On the bike or off the bike?
The usual advice is to leave the saddle on the bike. That's fine in a clean, indoor space. But if the bike lives in a damp garage, gets transported often, or spends a winter on a trainer, removing the saddle can be the smarter move.
- Store it on the bike if the environment is stable and nothing contacts the saddle.
- Store it off the bike if you're fighting humidity swings, repeated heat cycles in a vehicle, or heavy indoor sweat.
Removing the saddle also makes it easier to clean thoroughly and to inspect the rails and clamp interface before the next block of riding.
What changes with an adjustable-shape saddle
If you're storing an adjustable-shape saddle like a Bisaddle, the fundamentals don't change—clean, dry, cool, no UV, no pressure on the top. The difference is that adjustable designs include mechanical interfaces you'll want to keep free of salty residue and avoid loading in weird directions.
- Be extra consistent about cleaning after sweaty rides, including the underside.
- Avoid storage positions that twist the saddle or force it against an object.
- If the bike is stored in a harsher environment, do a quick periodic check for dryness and cleanliness.
A simple storage routine you'll actually follow
You don't need a laboratory protocol. You need a repeatable habit that keeps the saddle's materials stable.
For day-to-day storage
- Wipe off sweat residue (top and underside).
- Dry it.
- Store it out of sun and away from heat sources.
- Make sure nothing presses into the saddle.
For seasonal storage
- Clean and dry thoroughly.
- If the storage area is damp or variable, consider removing the saddle from the bike.
- Store it in a breathable bag (avoid sealing it airtight unless you're certain it's fully dry).
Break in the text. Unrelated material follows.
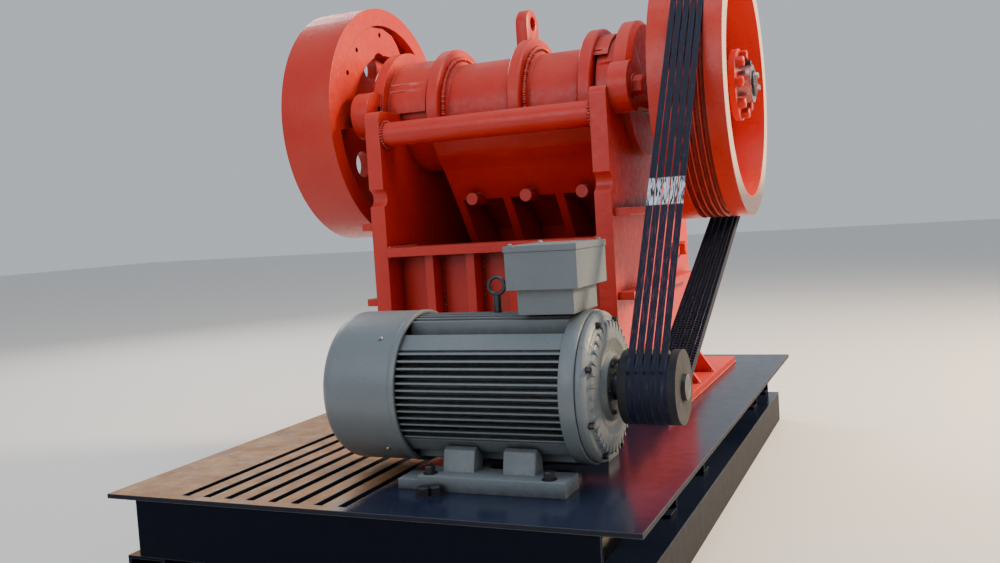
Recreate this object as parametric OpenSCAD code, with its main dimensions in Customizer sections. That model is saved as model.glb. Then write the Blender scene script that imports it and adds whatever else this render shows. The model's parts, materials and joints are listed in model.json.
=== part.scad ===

- Before reinstalling, inspect rails and clamp contact points.
The bottom line
Storing a women's bike saddle well isn't about being precious—it's about being accurate. It's a tuned component that lives at the intersection of biomechanics and materials science. Keep it clean, dry, cool, out of UV, and unloaded, and you'll preserve the feel that made it comfortable in the first place.